Classes- I am taking two capstones, because I am
crazy. A lot of people don’t know what
capstones are. Fellow college students
probably do, but anyway: a capstone is a class that you take on with
all the awesome things you’ve learned about your specialty throughout the
(supposed) four years you’ve spent at college.
I am the youngest student in both classes (there are two other juniors
in my ENVS-596 Climate, Economics, and Risk class) and the only person I’ve met
attempting to do two capstones at one time.
It has been challenging.
High art shot of railroad tracks in Greensboro. |
My other capstone, "Sustainable Development: Greensboro,
NC" is incredibly awesome. We are in a national
competition to economically redesign Greensboro in a more sustainable
fashion. It has been designated a “distressed
city.” Out of fifty-one teams competing,
we’re the only one comprised of students.
Our professor is a working architect and total inspiration. A few weeks ago, we ventured to North
Carolina and spent an intense forty-eight hours surveying/exploring/dining in the city and
developing our ideas. Wow, is this class
cool. But challenging and
thought-provoking.
I am also in a Yoga class, which is heavenly and perhaps
keeping me sane.
My three other classes: Economics of Environmental
Policy, Third World Cities, and Introduction to Creative Writing. I very much don’t like the first class. The second class has a service learning
element to it which has been very rewarding.
Last week I bought a homeless man lunch (on an assignment), and I’ve now
become involved with the movement against gentrification happening in the city
(talk about tough and uncomfortable but totally rewarding).
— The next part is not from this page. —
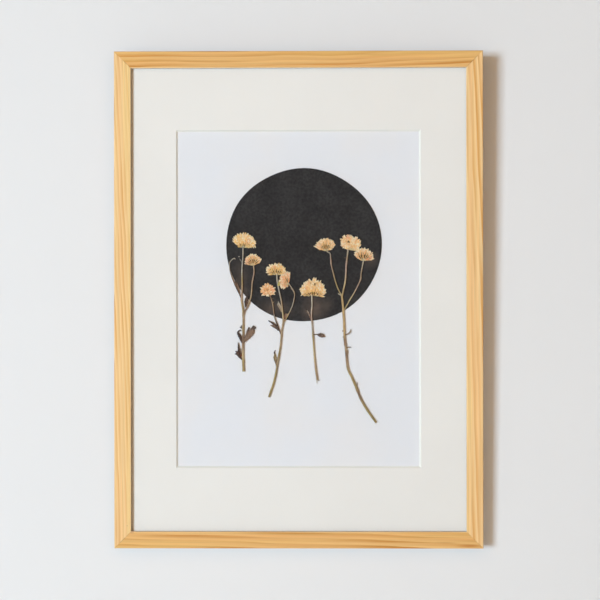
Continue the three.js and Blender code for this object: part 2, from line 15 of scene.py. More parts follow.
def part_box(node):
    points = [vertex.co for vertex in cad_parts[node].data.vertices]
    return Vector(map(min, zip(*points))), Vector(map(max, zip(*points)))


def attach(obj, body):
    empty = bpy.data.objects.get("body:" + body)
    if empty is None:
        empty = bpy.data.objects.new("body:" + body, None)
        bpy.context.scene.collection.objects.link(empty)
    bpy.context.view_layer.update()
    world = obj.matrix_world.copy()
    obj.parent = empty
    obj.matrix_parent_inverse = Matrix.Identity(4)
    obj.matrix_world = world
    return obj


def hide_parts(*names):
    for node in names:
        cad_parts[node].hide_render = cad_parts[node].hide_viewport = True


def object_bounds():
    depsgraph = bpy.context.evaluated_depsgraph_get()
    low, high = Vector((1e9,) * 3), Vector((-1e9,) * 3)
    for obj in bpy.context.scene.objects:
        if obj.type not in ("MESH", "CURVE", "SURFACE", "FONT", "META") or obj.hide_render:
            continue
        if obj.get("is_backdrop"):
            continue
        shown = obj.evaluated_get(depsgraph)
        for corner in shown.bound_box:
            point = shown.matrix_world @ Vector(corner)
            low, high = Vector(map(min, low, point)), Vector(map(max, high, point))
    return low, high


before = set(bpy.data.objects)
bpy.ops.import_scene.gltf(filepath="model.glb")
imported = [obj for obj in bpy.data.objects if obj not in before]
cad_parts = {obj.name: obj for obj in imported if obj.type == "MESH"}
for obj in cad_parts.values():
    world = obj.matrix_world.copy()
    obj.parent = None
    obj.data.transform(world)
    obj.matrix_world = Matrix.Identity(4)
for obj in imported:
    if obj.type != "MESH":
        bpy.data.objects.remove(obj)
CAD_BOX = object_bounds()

On Tuesday, I’m visiting a juvenile detention
center and participating in a writing workshop with incarcerated youth. Creative Writing is good. A girl said I left her “speechless with [my]
ingenuity and bravery” with my short story.
That was nice. It was an
adaptation of “My Plain Name,” which I posted here long ago. Expanding that to seven pages was a challenge but totally strengthened the piece.
***
An example of my homemade crepes. The rotation is 90° wrong. |
Adjusting from Spain to my American workload has been a
challenge for me. I’ve got six classes
(yes, Yoga counts), two jobs, a leadership position in my fraternity, and I
live a mile away from campus. I have
found myself very low on motivation. I
love living in my apartment, which has become a primary source of happiness,
baked goods, dinner parties, debates, and existential crises. In the span of one week, I had very serious
conversations about: getting an MFA, JD, or MPA; taking a year off of school
before graduation; spending a summer in Ireland writing instead of getting a “real
job”; whether foreign aid is as beneficial as we all think; our role in slowing
the global environmental crisis; racial stereotypes that bar me from being
trusted by minority D.C. residents in my service learning project; and,
scariest of all, the material that will be in our impending standup comedy
routine.
Needless to say, I have been questioning my future and my
place in the world on a daily basis and will continue to do so for some time. Let’s be real for a second—I’ve worked hard
to prepare myself for a variety of jobs after graduation. There are jobs in many sectors of the economy
and many countries of the world that I have am qualified for, through consistent
and diverse employment; two distinct majors; and extracurriculars, particularly
my leadership positions and hundreds of volunteer hours. The good of this is that I probably won’t starve
to death. The bad of this is that I have
so many options that choosing a niche scares me. Yes, I know the first job is not going to
determine the entirety of my career and it’s a good problem to have. But it is something. The other bad of this is that I work way too
much and I am so ready for a breather.
My new little buddy. |
But I am happy. I
am, by nature, a happy person. I laugh
when the freezing shower water hits me, when the sun shines on my face, when I
listen to “Newborn” by Elbow, when I get an email from Luna, when I make crepes for my roommates and they like
them. That list is not supposed to be
poetic, it’s just illustrating that I am easily pleased. I am a happiness whore in that way. But I won’t fake you out and I won’t buy into
the mentalities that tell us we can always be happy, that everyday can be a
good day. That’s a lie and it encourages
people to deny their true range of feelings. I
also won’t tell you that “everything happens for a reason,” or that sunsets are
proof of God’s existence, or that love will always find a way. I am happy, and sometimes I have to be happy
against the world’s better judgment. I am a happiness pioneer that sometimes comes up against the world's cold, heartless frontiers and blazes a begrudging, bitchy happiness despite it all. I
am happy, but I am burnt out in school and the part of me that doesn’t care
about consequences wants nothing more than to get in a car (or recreate the
Oregon Trail, my lifelong aspiration) and drive/wagon very far away, maybe all
the way to California or New Zealand or Hogwarts. However far six oxen and one horse can get me and my fifty-seven pounds of potatoes.
But I will be in California in a few short weeks (oxen willing), and I’ll
be bringing Eleanor with me, and that will be a nice respite (assuming no one gets cholera).
I hope everyone has been perusing Derek’s other blog. I kind of forgot about it until he
reminded me. Nice pictures, precious.
You are all beautiful and kind and worthy of love.